§ STATED GOAL
Beneath this instruction is a block of data; output from it exactly the lines that run from the one containing "attach(piece, body)" through the one containing "return np.stack(np.broadcast_arrays(*quads), -1).reshape(-1, 4)", inclusive.

§ RECORDS FOR THE TASK

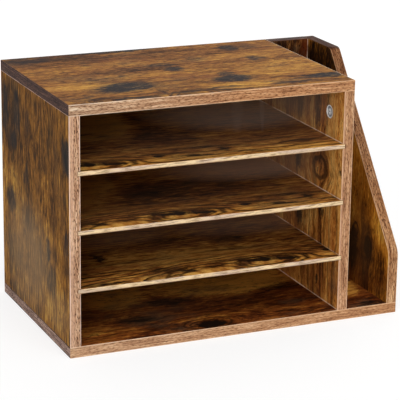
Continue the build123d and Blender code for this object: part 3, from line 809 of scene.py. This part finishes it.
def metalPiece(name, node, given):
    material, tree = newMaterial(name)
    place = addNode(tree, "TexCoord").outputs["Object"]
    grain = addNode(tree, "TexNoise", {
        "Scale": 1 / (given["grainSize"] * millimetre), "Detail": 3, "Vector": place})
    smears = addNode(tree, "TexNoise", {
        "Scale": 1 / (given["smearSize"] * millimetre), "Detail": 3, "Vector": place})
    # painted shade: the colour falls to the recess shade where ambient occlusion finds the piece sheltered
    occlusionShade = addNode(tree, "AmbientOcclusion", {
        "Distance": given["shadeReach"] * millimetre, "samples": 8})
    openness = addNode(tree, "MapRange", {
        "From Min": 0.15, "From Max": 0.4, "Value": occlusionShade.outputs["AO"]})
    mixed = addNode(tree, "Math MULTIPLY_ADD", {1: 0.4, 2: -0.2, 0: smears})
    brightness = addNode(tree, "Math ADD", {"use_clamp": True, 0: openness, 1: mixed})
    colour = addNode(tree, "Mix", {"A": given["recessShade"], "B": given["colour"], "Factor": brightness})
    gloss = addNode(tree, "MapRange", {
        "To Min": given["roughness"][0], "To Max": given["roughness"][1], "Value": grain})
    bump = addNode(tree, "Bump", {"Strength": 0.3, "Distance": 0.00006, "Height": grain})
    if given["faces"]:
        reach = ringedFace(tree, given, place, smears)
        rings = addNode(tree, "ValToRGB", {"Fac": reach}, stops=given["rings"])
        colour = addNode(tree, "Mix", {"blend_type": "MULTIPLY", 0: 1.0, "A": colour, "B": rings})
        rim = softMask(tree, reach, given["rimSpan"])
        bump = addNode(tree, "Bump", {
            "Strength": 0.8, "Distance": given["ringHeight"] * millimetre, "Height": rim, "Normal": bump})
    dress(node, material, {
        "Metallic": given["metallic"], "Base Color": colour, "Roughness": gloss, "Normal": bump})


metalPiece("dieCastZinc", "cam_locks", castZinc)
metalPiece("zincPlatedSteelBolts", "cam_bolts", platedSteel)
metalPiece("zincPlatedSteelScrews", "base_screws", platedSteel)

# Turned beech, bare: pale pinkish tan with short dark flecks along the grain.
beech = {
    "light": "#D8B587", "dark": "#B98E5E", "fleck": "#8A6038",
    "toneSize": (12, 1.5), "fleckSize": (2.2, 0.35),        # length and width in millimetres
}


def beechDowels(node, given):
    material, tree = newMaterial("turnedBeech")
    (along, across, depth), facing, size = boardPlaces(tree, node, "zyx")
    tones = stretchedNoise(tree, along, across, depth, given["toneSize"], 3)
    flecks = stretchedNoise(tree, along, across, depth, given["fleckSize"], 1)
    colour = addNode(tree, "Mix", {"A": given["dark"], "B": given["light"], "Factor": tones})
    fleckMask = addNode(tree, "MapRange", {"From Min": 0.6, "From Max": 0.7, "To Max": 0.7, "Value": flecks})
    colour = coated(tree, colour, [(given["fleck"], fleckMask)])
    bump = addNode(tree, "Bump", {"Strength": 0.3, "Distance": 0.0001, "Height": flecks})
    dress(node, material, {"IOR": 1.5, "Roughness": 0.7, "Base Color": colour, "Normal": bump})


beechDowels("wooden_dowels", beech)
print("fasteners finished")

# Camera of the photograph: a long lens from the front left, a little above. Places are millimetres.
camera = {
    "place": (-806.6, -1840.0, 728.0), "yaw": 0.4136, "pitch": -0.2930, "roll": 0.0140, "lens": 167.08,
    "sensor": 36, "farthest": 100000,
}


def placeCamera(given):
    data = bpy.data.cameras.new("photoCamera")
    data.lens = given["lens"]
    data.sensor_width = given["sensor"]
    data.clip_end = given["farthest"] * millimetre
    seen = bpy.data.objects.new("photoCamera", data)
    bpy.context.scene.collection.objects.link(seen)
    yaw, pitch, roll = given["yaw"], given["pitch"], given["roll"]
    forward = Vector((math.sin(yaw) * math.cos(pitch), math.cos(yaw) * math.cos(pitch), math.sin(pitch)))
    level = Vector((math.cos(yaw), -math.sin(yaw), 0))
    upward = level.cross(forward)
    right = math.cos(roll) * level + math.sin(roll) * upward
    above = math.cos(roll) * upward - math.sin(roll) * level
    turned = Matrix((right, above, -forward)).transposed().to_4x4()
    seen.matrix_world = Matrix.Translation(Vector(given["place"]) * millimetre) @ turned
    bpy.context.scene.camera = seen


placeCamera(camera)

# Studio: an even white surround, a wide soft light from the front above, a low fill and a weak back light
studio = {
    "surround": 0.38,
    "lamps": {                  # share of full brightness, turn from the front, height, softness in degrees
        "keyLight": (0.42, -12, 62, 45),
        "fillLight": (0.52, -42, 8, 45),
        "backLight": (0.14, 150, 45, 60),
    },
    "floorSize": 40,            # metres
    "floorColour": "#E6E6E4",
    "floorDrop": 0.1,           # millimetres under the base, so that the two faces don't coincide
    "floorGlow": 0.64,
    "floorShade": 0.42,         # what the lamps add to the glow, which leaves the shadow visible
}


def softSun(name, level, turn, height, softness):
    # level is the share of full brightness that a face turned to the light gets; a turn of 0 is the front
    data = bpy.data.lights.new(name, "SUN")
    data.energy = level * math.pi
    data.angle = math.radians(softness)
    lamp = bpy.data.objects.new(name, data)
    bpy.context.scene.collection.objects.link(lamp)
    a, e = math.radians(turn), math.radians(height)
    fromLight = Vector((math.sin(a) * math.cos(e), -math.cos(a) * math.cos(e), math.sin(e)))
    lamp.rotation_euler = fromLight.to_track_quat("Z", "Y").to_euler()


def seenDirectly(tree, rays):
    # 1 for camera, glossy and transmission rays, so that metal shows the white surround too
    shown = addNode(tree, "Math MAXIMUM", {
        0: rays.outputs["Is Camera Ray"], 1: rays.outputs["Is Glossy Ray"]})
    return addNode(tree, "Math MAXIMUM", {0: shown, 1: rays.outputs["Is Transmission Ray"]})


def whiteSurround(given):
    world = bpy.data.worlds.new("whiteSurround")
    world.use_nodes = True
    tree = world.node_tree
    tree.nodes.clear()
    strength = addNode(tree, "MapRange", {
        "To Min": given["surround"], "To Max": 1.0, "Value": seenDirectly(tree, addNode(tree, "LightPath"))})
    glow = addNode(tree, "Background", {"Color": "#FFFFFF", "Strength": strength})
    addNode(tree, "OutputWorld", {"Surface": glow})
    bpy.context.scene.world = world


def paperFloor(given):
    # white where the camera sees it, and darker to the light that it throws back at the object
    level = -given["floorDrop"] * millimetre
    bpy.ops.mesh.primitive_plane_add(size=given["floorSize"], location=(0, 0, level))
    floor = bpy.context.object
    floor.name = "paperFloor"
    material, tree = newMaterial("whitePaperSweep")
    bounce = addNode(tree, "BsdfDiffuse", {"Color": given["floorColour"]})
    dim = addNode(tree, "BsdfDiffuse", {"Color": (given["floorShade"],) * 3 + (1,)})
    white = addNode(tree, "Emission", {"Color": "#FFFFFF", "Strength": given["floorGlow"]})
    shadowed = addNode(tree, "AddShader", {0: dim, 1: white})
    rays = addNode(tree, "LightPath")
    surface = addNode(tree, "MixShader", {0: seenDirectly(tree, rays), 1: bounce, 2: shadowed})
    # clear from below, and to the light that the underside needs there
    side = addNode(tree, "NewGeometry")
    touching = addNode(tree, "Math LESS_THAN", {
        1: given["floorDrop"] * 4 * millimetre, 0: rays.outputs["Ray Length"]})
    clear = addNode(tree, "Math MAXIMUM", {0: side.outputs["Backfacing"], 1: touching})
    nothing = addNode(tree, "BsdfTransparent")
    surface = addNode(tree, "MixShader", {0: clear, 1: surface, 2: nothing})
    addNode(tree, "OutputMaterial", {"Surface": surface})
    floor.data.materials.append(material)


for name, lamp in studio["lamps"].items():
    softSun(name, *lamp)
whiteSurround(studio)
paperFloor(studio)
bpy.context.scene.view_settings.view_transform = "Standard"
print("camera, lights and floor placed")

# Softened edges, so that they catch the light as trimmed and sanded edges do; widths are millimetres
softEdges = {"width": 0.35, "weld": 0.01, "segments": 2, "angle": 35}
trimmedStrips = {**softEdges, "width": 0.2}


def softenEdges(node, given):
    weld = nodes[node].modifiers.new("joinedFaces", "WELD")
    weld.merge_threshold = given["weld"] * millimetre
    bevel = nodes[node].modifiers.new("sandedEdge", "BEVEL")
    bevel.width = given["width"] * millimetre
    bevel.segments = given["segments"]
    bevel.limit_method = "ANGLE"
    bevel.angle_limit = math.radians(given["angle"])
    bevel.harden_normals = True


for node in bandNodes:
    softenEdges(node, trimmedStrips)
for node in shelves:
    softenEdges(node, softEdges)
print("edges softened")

---

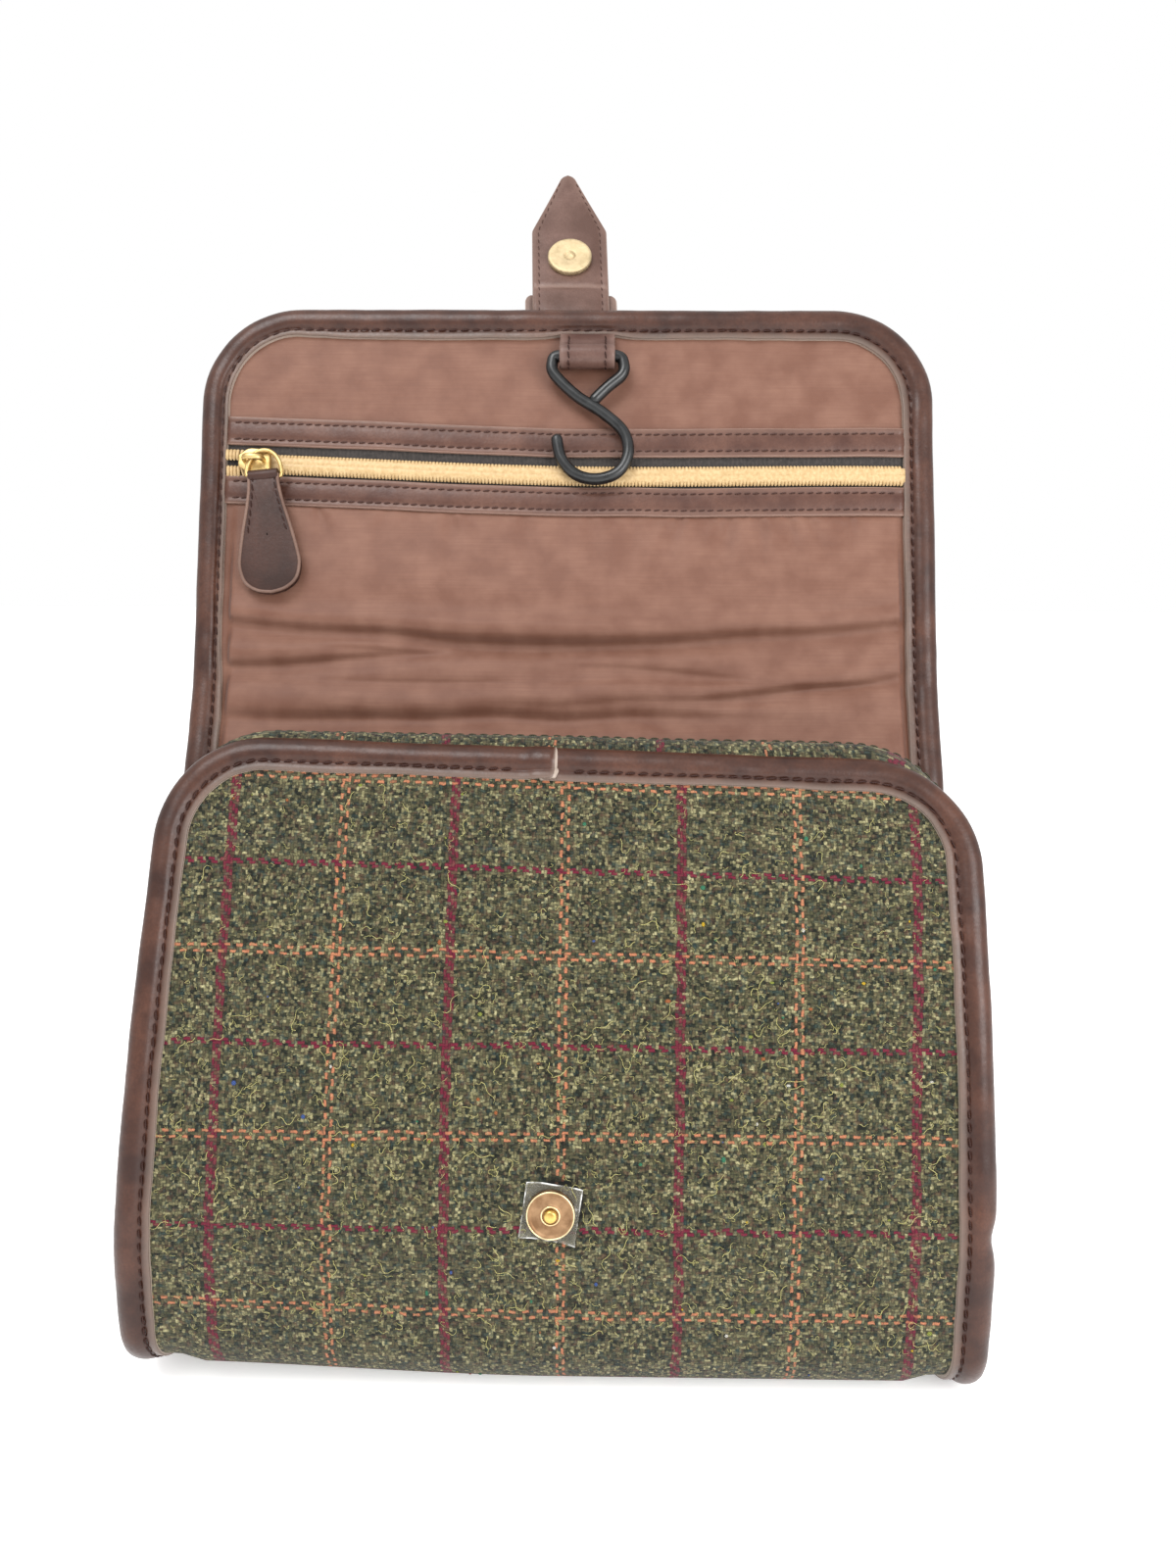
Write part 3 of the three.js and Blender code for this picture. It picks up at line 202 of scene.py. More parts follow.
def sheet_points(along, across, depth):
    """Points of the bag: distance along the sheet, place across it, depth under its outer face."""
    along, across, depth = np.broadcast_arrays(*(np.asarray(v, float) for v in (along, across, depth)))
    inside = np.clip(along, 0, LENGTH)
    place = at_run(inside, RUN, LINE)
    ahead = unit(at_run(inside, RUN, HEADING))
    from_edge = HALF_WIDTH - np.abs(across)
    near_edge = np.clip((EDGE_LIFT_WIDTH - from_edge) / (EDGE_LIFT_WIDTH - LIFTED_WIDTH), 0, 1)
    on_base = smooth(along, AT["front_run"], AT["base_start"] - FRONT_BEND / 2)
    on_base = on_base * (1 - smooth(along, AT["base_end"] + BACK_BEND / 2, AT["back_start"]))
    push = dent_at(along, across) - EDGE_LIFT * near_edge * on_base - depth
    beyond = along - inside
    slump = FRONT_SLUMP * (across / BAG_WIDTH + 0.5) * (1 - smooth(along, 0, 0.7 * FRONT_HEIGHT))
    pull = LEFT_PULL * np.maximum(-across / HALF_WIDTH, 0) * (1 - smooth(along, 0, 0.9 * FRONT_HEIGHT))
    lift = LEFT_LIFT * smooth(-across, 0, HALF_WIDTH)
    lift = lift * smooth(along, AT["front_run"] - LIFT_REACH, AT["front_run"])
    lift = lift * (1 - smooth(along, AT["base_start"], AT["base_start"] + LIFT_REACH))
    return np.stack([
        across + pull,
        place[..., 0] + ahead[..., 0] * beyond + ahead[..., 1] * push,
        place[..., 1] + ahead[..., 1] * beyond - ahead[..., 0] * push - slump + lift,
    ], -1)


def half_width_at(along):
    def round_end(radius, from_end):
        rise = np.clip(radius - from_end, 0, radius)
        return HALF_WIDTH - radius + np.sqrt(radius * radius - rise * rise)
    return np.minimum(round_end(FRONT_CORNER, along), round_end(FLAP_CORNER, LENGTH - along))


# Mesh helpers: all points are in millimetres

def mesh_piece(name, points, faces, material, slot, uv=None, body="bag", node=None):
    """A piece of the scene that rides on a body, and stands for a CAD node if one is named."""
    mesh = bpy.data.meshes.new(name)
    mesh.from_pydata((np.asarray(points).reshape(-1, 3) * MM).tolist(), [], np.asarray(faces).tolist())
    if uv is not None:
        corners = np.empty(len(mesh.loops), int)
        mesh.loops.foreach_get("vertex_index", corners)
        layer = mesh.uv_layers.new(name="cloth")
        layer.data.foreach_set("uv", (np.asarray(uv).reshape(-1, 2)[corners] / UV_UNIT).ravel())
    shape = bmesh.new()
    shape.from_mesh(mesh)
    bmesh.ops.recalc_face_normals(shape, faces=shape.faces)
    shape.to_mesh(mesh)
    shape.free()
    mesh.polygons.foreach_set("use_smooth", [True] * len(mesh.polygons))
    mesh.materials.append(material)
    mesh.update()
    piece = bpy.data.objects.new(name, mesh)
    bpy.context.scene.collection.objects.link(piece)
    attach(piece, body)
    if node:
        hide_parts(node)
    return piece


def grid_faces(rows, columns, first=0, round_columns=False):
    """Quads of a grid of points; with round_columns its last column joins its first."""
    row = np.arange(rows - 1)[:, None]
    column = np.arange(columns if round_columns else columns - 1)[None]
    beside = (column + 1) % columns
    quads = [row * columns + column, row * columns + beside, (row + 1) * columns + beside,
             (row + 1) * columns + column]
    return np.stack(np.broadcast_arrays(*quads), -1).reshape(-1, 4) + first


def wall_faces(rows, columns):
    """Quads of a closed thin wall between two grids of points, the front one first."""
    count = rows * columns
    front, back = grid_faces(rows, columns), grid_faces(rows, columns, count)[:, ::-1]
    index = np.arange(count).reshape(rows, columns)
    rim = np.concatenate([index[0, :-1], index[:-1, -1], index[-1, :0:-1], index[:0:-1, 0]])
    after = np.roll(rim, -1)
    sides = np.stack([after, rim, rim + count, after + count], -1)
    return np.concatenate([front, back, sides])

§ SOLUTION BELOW
    attach(piece, body)
    if node:
        hide_parts(node)
    return piece


def grid_faces(rows, columns, first=0, round_columns=False):
    """Quads of a grid of points; with round_columns its last column joins its first."""
    row = np.arange(rows - 1)[:, None]
    column = np.arange(columns if round_columns else columns - 1)[None]
    beside = (column + 1) % columns
    quads = [row * columns + column, row * columns + beside, (row + 1) * columns + beside,
             (row + 1) * columns + column]
    return np.stack(np.broadcast_arrays(*quads), -1).reshape(-1, 4) + first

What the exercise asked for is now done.